_RECORDED INFORMATION:_
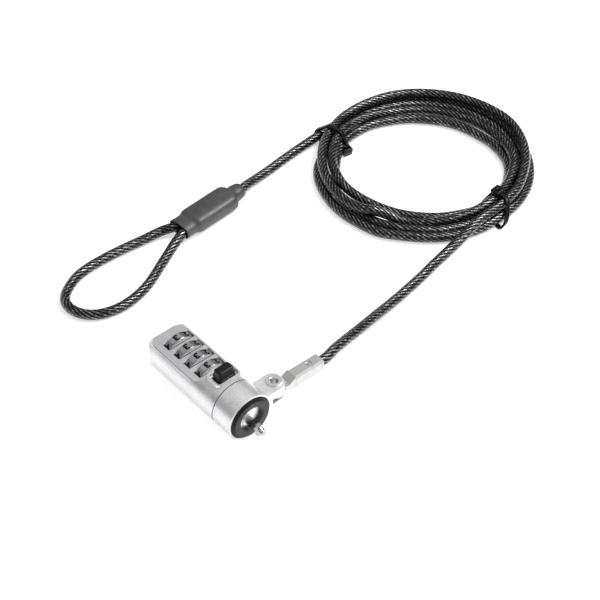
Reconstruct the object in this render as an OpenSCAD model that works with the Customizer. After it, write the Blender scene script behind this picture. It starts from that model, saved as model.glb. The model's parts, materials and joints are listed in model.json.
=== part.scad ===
// Laptop cable lock: a four-dial lock head on a swivel collar, a coiled steel cable and its anchor loop.
// +X runs along the lock head towards the T-bar, +Y towards the cable lug, +Z up from the table.
// The origin is under the middle of the lock head, on the table.

/* [Lock head] */
// Radius of the round body and of the swivel collar
body_r = 10.3; // [10:0.1:10.5]
// Length from the collar's front rim to the rear end
body_len = 53; // [53:0.5:56]
// Length of the swivel collar
collar_len = 9.9; // [9.8:0.1:10]
// Height of the flat dial panel above the axis
panel_h = 5.5; // [5.4:0.1:5.6]
// Height of the axis above the table
axis_z = 10.5; // [10.5:0.1:10.6]

/* [Dials] */
// Number of number wheels
dials = 4; // [4:1:4]
// Distance between neighbouring wheels
dial_pitch = 6.38; // [6.36:0.01:6.4]
// Radius of a number wheel over its ridges
dial_r = 8.0; // [7.9:0.05:8.05]
// Width of a number wheel
dial_w = 3.7; // [3.5:0.1:3.8]

/* [Button and T-bar] */
// How far the release button goes down
button_travel = 2.0; // [1.8:0.1:2.0]
// Height of the button's top above the axis
button_top = 13.9; // [13:0.1:14.2]
// Length of the T-bar's head across the slot
tbar_head = 5.8; // [5:0.1:6]
// Thickness of the T-bar's head across its length
tbar_thick = 2.8; // [2.4:0.1:2.9]
// How far the T-bar's nose stands in front of the collar
tbar_reach = 8.7; // [8:0.1:9]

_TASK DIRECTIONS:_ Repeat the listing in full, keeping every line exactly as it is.

_IN RESPONSE:_
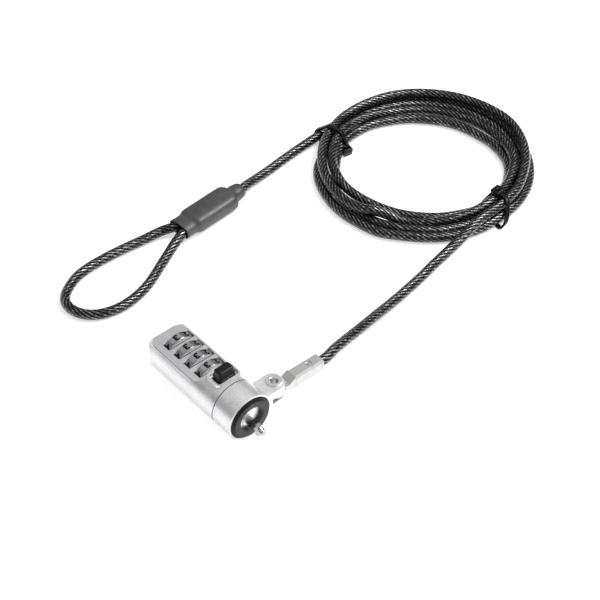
Reconstruct the object in this render as an OpenSCAD model that works with the Customizer. After it, write the Blender scene script behind this picture. It starts from that model, saved as model.glb. The model's parts, materials and joints are listed in model.json.
=== part.scad ===
// Laptop cable lock: a four-dial lock head on a swivel collar, a coiled steel cable and its anchor loop.
// +X runs along the lock head towards the T-bar, +Y towards the cable lug, +Z up from the table.
// The origin is under the middle of the lock head, on the table.

/* [Lock head] */
// Radius of the round body and of the swivel collar
body_r = 10.3; // [10:0.1:10.5]
// Length from the collar's front rim to the rear end
body_len = 53; // [53:0.5:56]
// Length of the swivel collar
collar_len = 9.9; // [9.8:0.1:10]
// Height of the flat dial panel above the axis
panel_h = 5.5; // [5.4:0.1:5.6]
// Height of the axis above the table
axis_z = 10.5; // [10.5:0.1:10.6]

/* [Dials] */
// Number of number wheels
dials = 4; // [4:1:4]
// Distance between neighbouring wheels
dial_pitch = 6.38; // [6.36:0.01:6.4]
// Radius of a number wheel over its ridges
dial_r = 8.0; // [7.9:0.05:8.05]
// Width of a number wheel
dial_w = 3.7; // [3.5:0.1:3.8]

/* [Button and T-bar] */
// How far the release button goes down
button_travel = 2.0; // [1.8:0.1:2.0]
// Height of the button's top above the axis
button_top = 13.9; // [13:0.1:14.2]
// Length of the T-bar's head across the slot
tbar_head = 5.8; // [5:0.1:6]
// Thickness of the T-bar's head across its length
tbar_thick = 2.8; // [2.4:0.1:2.9]
// How far the T-bar's nose stands in front of the collar
tbar_reach = 8.7; // [8:0.1:9]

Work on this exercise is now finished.